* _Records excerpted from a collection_
** Start **

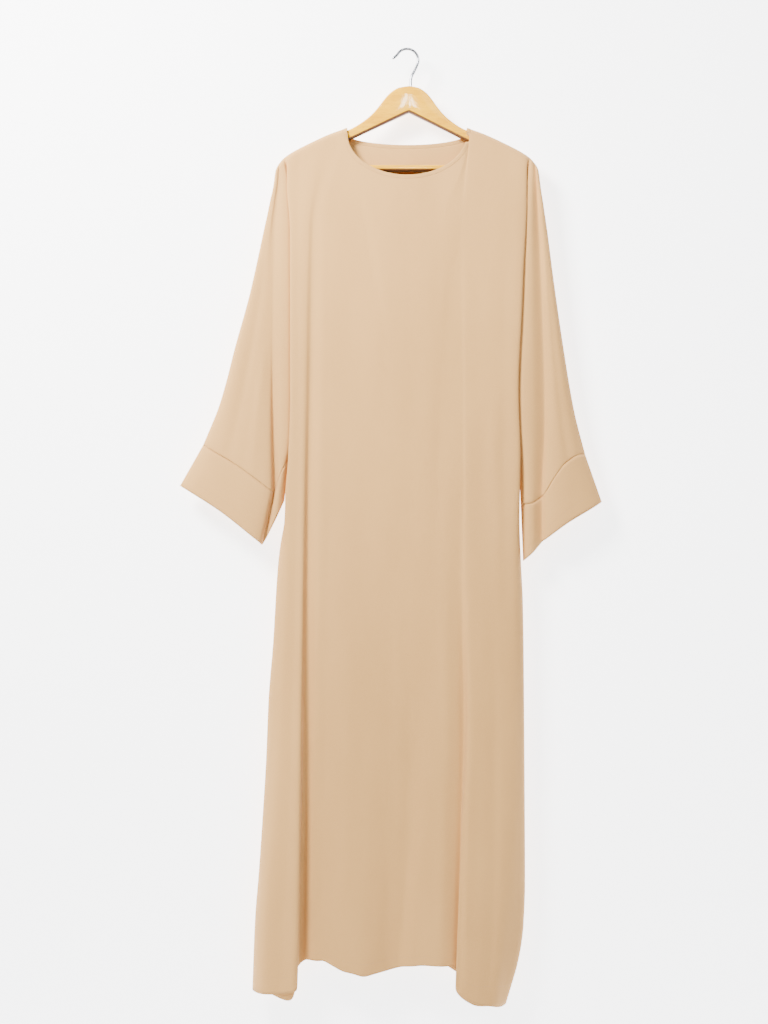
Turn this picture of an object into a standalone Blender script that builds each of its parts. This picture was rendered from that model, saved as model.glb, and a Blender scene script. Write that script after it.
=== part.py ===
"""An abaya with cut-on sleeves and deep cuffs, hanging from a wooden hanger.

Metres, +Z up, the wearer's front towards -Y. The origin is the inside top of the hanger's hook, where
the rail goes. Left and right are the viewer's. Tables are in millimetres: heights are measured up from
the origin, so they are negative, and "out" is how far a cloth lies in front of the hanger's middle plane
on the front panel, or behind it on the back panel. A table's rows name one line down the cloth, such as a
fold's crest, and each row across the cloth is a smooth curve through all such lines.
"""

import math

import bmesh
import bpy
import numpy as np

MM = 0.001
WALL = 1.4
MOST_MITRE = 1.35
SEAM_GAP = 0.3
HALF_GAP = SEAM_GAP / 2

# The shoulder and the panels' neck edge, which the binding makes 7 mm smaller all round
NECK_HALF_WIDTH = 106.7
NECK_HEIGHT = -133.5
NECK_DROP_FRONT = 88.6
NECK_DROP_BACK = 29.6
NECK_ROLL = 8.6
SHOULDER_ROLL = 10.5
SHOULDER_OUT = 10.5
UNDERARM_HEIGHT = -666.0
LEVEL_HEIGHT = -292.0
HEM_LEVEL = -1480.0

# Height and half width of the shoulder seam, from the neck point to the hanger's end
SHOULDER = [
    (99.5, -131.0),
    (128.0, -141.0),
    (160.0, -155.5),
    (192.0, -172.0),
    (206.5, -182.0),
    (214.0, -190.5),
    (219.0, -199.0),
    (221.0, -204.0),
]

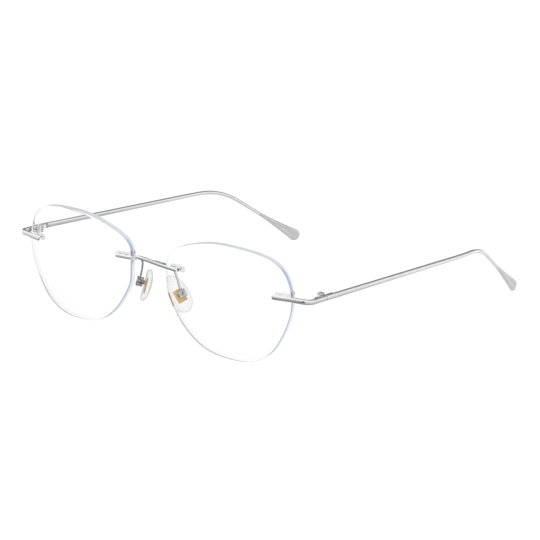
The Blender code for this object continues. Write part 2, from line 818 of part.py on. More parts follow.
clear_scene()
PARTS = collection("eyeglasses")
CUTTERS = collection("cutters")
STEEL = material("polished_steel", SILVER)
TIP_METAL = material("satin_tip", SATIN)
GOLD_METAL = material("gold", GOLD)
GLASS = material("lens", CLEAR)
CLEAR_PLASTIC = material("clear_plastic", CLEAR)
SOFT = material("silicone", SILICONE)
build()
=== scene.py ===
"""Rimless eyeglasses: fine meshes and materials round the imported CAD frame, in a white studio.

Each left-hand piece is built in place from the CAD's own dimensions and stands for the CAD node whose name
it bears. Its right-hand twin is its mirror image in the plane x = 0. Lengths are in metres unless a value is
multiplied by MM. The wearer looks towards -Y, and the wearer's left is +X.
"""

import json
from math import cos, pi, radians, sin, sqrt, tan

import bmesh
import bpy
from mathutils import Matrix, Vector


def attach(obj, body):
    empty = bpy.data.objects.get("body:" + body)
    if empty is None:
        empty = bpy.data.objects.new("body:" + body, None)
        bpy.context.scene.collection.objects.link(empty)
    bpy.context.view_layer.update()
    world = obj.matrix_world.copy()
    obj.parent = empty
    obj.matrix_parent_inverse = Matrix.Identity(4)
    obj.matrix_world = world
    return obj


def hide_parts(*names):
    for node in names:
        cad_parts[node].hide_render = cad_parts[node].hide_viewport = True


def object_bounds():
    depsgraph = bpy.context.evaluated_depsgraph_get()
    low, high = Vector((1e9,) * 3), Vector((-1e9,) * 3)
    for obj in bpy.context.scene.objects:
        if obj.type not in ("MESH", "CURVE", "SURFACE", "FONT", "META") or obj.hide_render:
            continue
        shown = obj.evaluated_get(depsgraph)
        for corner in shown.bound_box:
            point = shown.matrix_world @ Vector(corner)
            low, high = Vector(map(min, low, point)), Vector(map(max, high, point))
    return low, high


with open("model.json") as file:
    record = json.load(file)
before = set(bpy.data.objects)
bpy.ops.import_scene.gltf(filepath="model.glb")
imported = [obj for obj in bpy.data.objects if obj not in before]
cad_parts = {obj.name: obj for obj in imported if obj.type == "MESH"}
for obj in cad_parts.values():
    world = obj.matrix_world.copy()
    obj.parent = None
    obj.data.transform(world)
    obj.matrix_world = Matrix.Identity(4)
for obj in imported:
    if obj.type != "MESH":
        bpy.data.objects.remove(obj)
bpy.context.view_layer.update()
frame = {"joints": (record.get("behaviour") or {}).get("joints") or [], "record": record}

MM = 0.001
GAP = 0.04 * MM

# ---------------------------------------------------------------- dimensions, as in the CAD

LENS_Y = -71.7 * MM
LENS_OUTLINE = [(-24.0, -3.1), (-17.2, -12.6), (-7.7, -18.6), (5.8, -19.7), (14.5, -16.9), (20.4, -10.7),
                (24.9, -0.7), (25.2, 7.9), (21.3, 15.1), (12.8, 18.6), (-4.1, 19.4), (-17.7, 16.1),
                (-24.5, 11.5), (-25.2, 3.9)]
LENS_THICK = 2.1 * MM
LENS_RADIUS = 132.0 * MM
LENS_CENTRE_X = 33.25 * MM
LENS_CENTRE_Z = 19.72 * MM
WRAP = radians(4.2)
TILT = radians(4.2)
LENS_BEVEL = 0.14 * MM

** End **

Your task is to give again the lines from the one containing "clear_scene()" to the one containing "for node in", both lines included, exactly and without anything added.

* _EXERCISE RESULT_
clear_scene()
PARTS = collection("eyeglasses")
CUTTERS = collection("cutters")
STEEL = material("polished_steel", SILVER)
TIP_METAL = material("satin_tip", SATIN)
GOLD_METAL = material("gold", GOLD)
GLASS = material("lens", CLEAR)
CLEAR_PLASTIC = material("clear_plastic", CLEAR)
SOFT = material("silicone", SILICONE)
build()
=== scene.py ===
"""Rimless eyeglasses: fine meshes and materials round the imported CAD frame, in a white studio.

Each left-hand piece is built in place from the CAD's own dimensions and stands for the CAD node whose name
it bears. Its right-hand twin is its mirror image in the plane x = 0. Lengths are in metres unless a value is
multiplied by MM. The wearer looks towards -Y, and the wearer's left is +X.
"""

import json
from math import cos, pi, radians, sin, sqrt, tan

import bmesh
import bpy
from mathutils import Matrix, Vector


def attach(obj, body):
    empty = bpy.data.objects.get("body:" + body)
    if empty is None:
        empty = bpy.data.objects.new("body:" + body, None)
        bpy.context.scene.collection.objects.link(empty)
    bpy.context.view_layer.update()
    world = obj.matrix_world.copy()
    obj.parent = empty
    obj.matrix_parent_inverse = Matrix.Identity(4)
    obj.matrix_world = world
    return obj


def hide_parts(*names):
    for node in names:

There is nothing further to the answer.